JG: There’s been a big investment in omnichannel for Millers – how is that paying off?
GP: Our online business is growing at really serious growth rates, but more importantly, we’re getting good, strong traffic coming to our sites and increased traffic and conversion on our sites. Which for me is the critical thing – that when our customers visit our sites that they’re actually purchasing more than what they would previously. That’s a key indicator for us, because we’re not just blasting out crap on the site. So for us it’s an important thing to improve our margins as well at the same time as driving revenue.
JG: And how about Katies, Crossroads, Autograph and City Chic?
GP: We’re going through a rejuvenation of all of our brands – all the way through the customer experience online, in the store, store design … no brand has been left behind, so to speak. Because they’ve got to stand head and shoulders with any global brand. They’ve got to deliver and provide as good a store experience. And keeping in mind we’re in the mature plus size end of the market, we really want to have a point of differentiation.
JG: How much discounting is still in place across the group?
GP: Look, there’s still a lot of promotional activity in the marketplace. It’s aggressive, but it’s almost becoming the norm. So what we, and others, are trying to do is make [discounting] less reactionary and have more intelligence around how we bring to market the right value in a clever way. Because the market is very competitive and it’s now the new norm.
JG: Where will the group be in six months time when you hand down the full results for FY16?

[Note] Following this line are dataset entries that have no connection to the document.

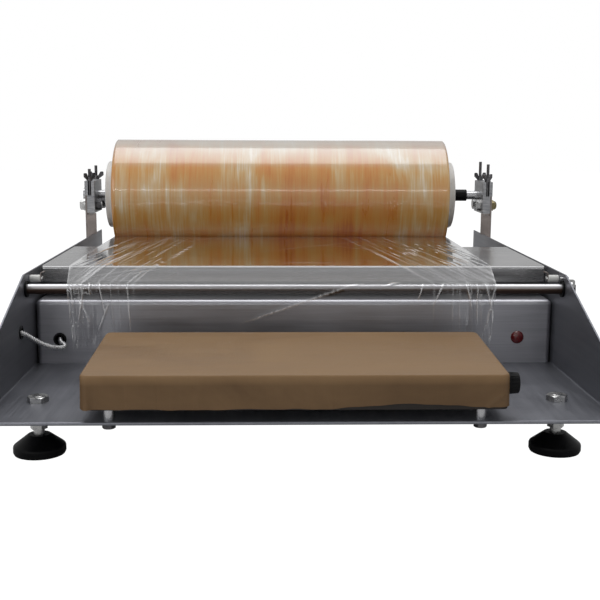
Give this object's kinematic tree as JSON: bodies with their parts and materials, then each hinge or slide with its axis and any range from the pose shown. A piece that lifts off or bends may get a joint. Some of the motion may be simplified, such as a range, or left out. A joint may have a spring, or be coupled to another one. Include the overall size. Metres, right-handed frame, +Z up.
{
  "type": "cling film wrapping machine",
  "caption": "Tabletop wrapper: folded steel tray with a clamped film roll, a film deck, a heated cutter bar, a tilted sealing plate and levelling feet.",
  "frame": {"origin": "on the ground, under the centre of the overall box", "axes": "+Z up, +Y from the sealing plate at the front to the film roll at the rear, +X to the right"},
  "size_m": [0.576, 0.6704, 0.276],
  "materials": {
    "stainless_sheet": "fine brushed grain, half gloss",
    "zinc_steel": "bright zinc plate",
    "steel": "turned or rolled steel",
    "dark_steel": "dark plated steel",
    "conduit_steel": "ribbed bright steel conduit",
    "dark_bar": "dark brown non-stick coating, half gloss",
    "aluminium": "milled aluminium",
    "element": "heat-tinted strip",
    "insulation": "mineral fibre pad",
    "brass": "plain brass",
    "red_lens": "dark red faceted lens",
    "black_plastic": "black moulded plastic",
    "white_plastic": "white moulded plastic",
    "black_rubber": "black rubber",
    "brown_cloth": "smooth brown coated glass cloth",
    "core_board": "wound board tube",
    "amber_film": "tight clear film wound to an amber gloss",
    "clear_film": "thin clear film"
  },
  "bodies": {
    "frame": {"tray_pan": "stainless_sheet", "foot_nuts": "zinc_steel", "platform_deck": "stainless_sheet", "panel_screws": "zinc_steel", "control_box_cover": "stainless_sheet", "lamp_lens": "red_lens", "lamp_body": "black_plastic", "terminal_block": "white_plastic", "terminal_screws": "brass", "cutter_bar": "dark_bar", "bar_heater_rod": "steel", "bar_bushes": "black_plastic", "bar_terminal_bracket": "zinc_steel", "wire_insulators": "white_plastic", "insulator_screws": "zinc_steel", "terminal_tags": "steel", "grommets": "black_rubber", "cable_gland": "black_plastic", "conduit": "conduit_steel", "bar_lead": "black_rubber", "hot_plate_housing": "stainless_sheet", "heating_plate": "aluminium", "heating_element": "element", "insulation_pad": "insulation", "plate_base": "zinc_steel", "thermostat_body": "black_plastic", "plate_cloth": "brown_cloth", "standoffs": "steel", "standoff_bolts": "zinc_steel", "roll_shaft": "steel", "shaft_end_collar": "steel", "shaft_sleeve": "black_plastic", "roll_posts": "steel", "post_spacers": "zinc_steel", "bracket_bolts_and_washers": "zinc_steel", "bracket_nuts": "dark_steel", "cap_nuts": "brass", "clamp_blocks": "aluminium", "clamp_studs": "zinc_steel", "film_web": "clear_film"},
    "roll": {"film_roll": "amber_film", "roll_core": "core_board", "core_plug_left": "white_plastic", "core_plug_right": "white_plastic"},
    "knob": {"thermostat_knob": "black_plastic", "thermostat_spindle": "steel"},
    "cap_left": {"clamp_cap_left": "aluminium"},
    "cap_right": {"clamp_cap_right": "aluminium"},
    "foot_front_left": {"foot_stud_front_left": "zinc_steel", "foot_pad_front_left": "black_plastic"},
    "foot_front_right": {"foot_stud_front_right": "zinc_steel", "foot_pad_front_right": "black_plastic"},
    "foot_rear_left": {"foot_stud_rear_left": "zinc_steel", "foot_pad_rear_left": "black_plastic"},
    "foot_rear_right": {"foot_stud_rear_right": "zinc_steel", "foot_pad_rear_right": "black_plastic"},
    "nut_left_front": {"wing_nut_left_front": "dark_steel"},
    "nut_left_rear": {"wing_nut_left_rear": "dark_steel"},
    "nut_right_front": {"wing_nut_right_front": "dark_steel"},
    "nut_right_rear": {"wing_nut_right_rear": "dark_steel"}
  },
  "joints": [
    {"name": "roll_spin", "type": "hinge", "parent": "frame", "child": "roll", "pos_m": [0, 0.25975, 0.2005], "axis": [1, 0, 0], "continuous": true},
    {"name": "knob_turn", "type": "hinge", "parent": "frame", "child": "knob", "pos_m": [0.18, -0.31682, 0.07656], "axis": [1, 0, 0], "range_deg": [-300, 0]},
    {"name": "cap_left_lift", "type": "slide", "parent": "frame", "child": "cap_left", "axis": [0, 0, 1], "range_m": [0, 0.012]},
    {"name": "cap_right_lift", "type": "slide", "parent": "frame", "child": "cap_right", "axis": [0, 0, 1], "range_m": [0, 0.012]},
    {"name": "foot_front_left_level", "type": "slide", "parent": "frame", "child": "foot_front_left", "axis": [0, 0, 1], "range_m": [-0.004, 0.01]},
    {"name": "foot_front_right_level", "type": "slide", "parent": "frame", "child": "foot_front_right", "axis": [0, 0, 1], "range_m": [-0.004, 0.01]},
    {"name": "foot_rear_left_level", "type": "slide", "parent": "frame", "child": "foot_rear_left", "axis": [0, 0, 1], "range_m": [-0.004, 0.01]},
    {"name": "foot_rear_right_level", "type": "slide", "parent": "frame", "child": "foot_rear_right", "axis": [0, 0, 1], "range_m": [-0.004, 0.01]},
    {"name": "nut_left_front_turn", "type": "hinge", "parent": "cap_left", "child": "nut_left_front", "pos_m": [-0.27285, 0.23375, 0.2205], "axis": [0, 0, 1], "continuous": true},
    {"name": "nut_left_rear_turn", "type": "hinge", "parent": "cap_left", "child": "nut_left_rear", "pos_m": [-0.27285, 0.28575, 0.2205], "axis": [0, 0, 1], "continuous": true},
    {"name": "nut_right_front_turn", "type": "hinge", "parent": "cap_right", "child": "nut_right_front", "pos_m": [0.27285, 0.23375, 0.2205], "axis": [0, 0, 1], "continuous": true},
    {"name": "nut_right_rear_turn", "type": "hinge", "parent": "cap_right", "child": "nut_right_rear", "pos_m": [0.27285, 0.28575, 0.2205], "axis": [0, 0, 1], "continuous": true}
  ]
}
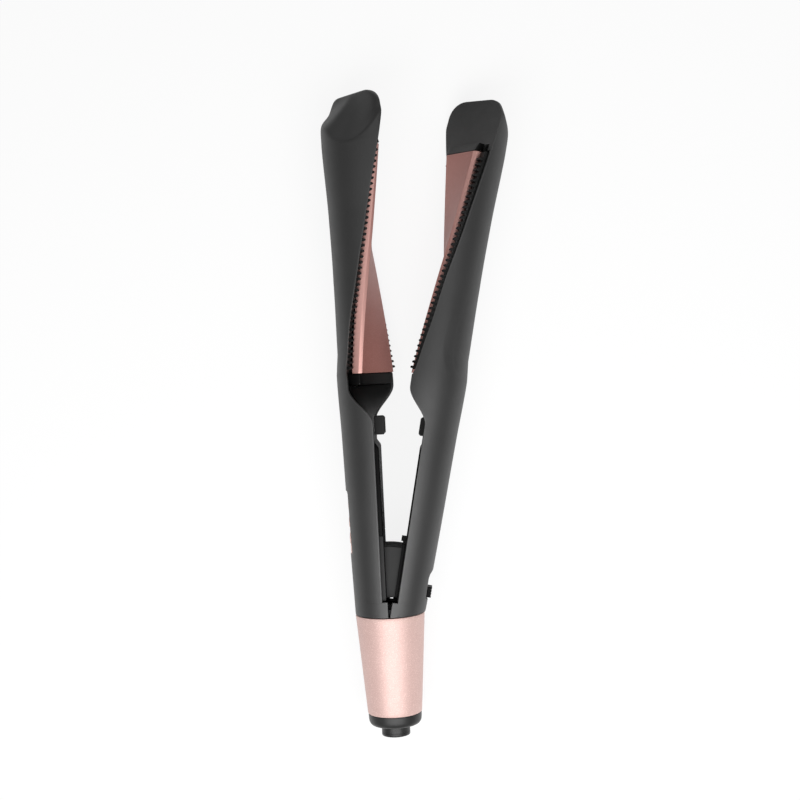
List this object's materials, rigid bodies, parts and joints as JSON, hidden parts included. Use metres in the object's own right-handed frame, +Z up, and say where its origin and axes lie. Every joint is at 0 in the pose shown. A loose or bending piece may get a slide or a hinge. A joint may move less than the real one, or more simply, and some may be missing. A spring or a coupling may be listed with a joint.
{
  "type": "hair straightener",
  "caption": "Hair straightener with sprung arms open in a V, twisted floating heating plates, comb strips, a key panel, a slide lock and a swivelling cord collar on a tapered tail.",
  "frame": {"origin": "centre of the footprint, on the surface that the open straightener lies on", "axes": "+Y along the tail and the left arm towards the tips, +X from the left arm towards the right arm, +Z up, square to the plane in which the arms open"},
  "size_m": [0.0857, 0.2928, 0.0411],
  "materials": {
    "graphite_shell": "fine matt lacquer",
    "black_polymer": "satin black",
    "rose_coating": "pearly rose metallic",
    "rose_plate": "smooth rose ceramic coating on aluminium",
    "silicone": "silicone",
    "ceramic": "fired ceramic",
    "steel": "plain",
    "brass_contact": "bright",
    "circuit_board": "solder mask",
    "clear_lens": "clear",
    "glass_fibre_lead": "woven sleeve"
  },
  "bodies": {
    "left_arm": {"left_outer_shell": "graphite_shell", "left_inner_cover": "black_polymer", "left_cover_screws": "steel", "left_guide_block": "graphite_shell", "left_carrier": "black_polymer", "left_near_comb": "black_polymer", "left_far_comb": "black_polymer", "left_stop_pads": "silicone", "left_heater_leads": "glass_fibre_lead", "hinge_web": "graphite_shell", "left_frame": "black_polymer", "hinge_pin": "steel", "opening_spring": "steel", "control_panel": "rose_coating", "indicator_lens": "clear_lens", "switches": "black_polymer", "control_board": "circuit_board", "tail_sleeve": "rose_coating", "end_cap": "graphite_shell"},
    "right_arm": {"right_outer_shell": "graphite_shell", "right_inner_cover": "black_polymer", "right_cover_screws": "steel", "right_guide_block": "graphite_shell", "right_carrier": "black_polymer", "right_near_comb": "black_polymer", "right_far_comb": "black_polymer", "right_stop_pads": "silicone", "right_heater_leads": "glass_fibre_lead", "slot_frame": "black_polymer", "right_frame": "black_polymer", "right_spine": "black_polymer"},
    "left_plate": {"left_heating_plate": "rose_plate", "left_heater": "ceramic"},
    "right_plate": {"right_heating_plate": "rose_plate", "right_heater": "ceramic"},
    "power_key": {"power_button": "rose_coating"},
    "minus_key": {"minus_button": "rose_coating"},
    "plus_key": {"plus_button": "rose_coating"},
    "lock": {"lock_slider": "black_polymer"},
    "cord_swivel": {"swivel_collar": "graphite_shell", "contact_rings": "brass_contact"}
  },
  "joints": [
    {"name": "arm_hinge", "type": "hinge", "parent": "left_arm", "child": "right_arm", "pos_m": [-0.02171, -0.0904, 0.02056], "axis": [0, 0, 1], "range_deg": [0, 11.4], "stiffness_Nm_per_rad": 1.5, "springref_deg": -8.59},
    {"name": "left_plate_float", "type": "slide", "parent": "left_arm", "child": "left_plate", "axis": [-0.9991, 0, -0.0427], "range_m": [0, 0.0008], "stiffness_N_per_m": 4000, "springref_m": -0.001},
    {"name": "right_plate_float", "type": "slide", "parent": "right_arm", "child": "right_plate", "axis": [0.9794, -0.1975, 0.0427], "range_m": [0, 0.0008], "stiffness_N_per_m": 4000, "springref_m": -0.001},
    {"name": "power_key_press", "type": "slide", "parent": "left_arm", "child": "power_key", "axis": [1, 0, 0], "range_m": [0, 0.0005], "stiffness_N_per_m": 1500, "springref_m": -0.0007},
    {"name": "minus_key_press", "type": "slide", "parent": "left_arm", "child": "minus_key", "axis": [1, 0, 0], "range_m": [0, 0.0005], "stiffness_N_per_m": 1500, "springref_m": -0.0007},
    {"name": "plus_key_press", "type": "slide", "parent": "left_arm", "child": "plus_key", "axis": [1, 0, 0], "range_m": [0, 0.0005], "stiffness_N_per_m": 1500, "springref_m": -0.0007},
    {"name": "lock_slide", "type": "slide", "parent": "right_arm", "child": "lock", "axis": [0.1977, 0.9803, 0], "range_m": [0, 0.004]},
    {"name": "cord_swivel_turn", "type": "hinge", "parent": "left_arm", "child": "cord_swivel", "pos_m": [-0.02171, -0.1414, 0.02056], "axis": [0, -1, 0], "continuous": true}
  ]
}
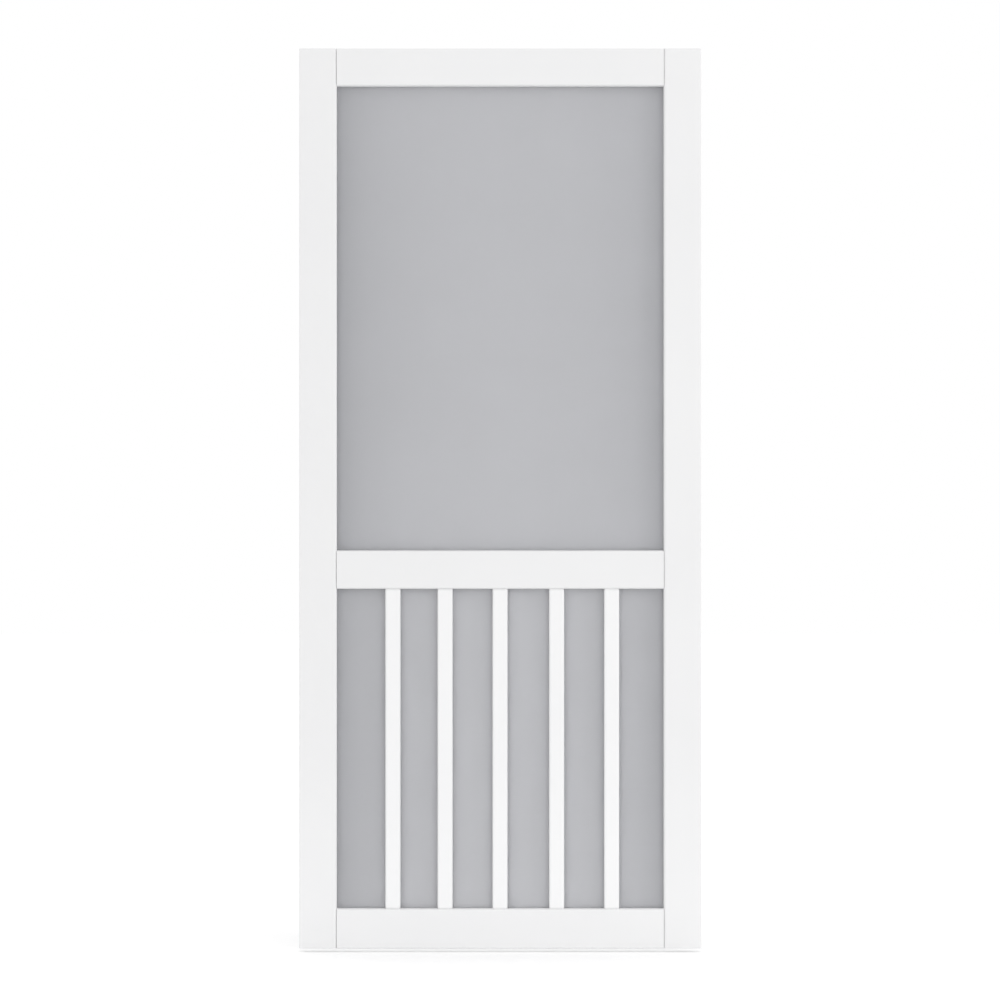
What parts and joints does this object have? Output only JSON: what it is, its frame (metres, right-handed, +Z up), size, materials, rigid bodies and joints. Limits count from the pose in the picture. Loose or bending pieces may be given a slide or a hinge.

GP: Look, the business is moving in the right direction, but we just don’t provide guidance at the half-year. We’re just going to continue to grow online and improve the instore experience so the two work in the way they now need to work in, in a completely new environment and a complete new recalibration of the retail industry. I mean, that’s where we’re at now. It’s a once in a generation change and we’ve got to reinvent ourselves and see the two channels work hand in hand.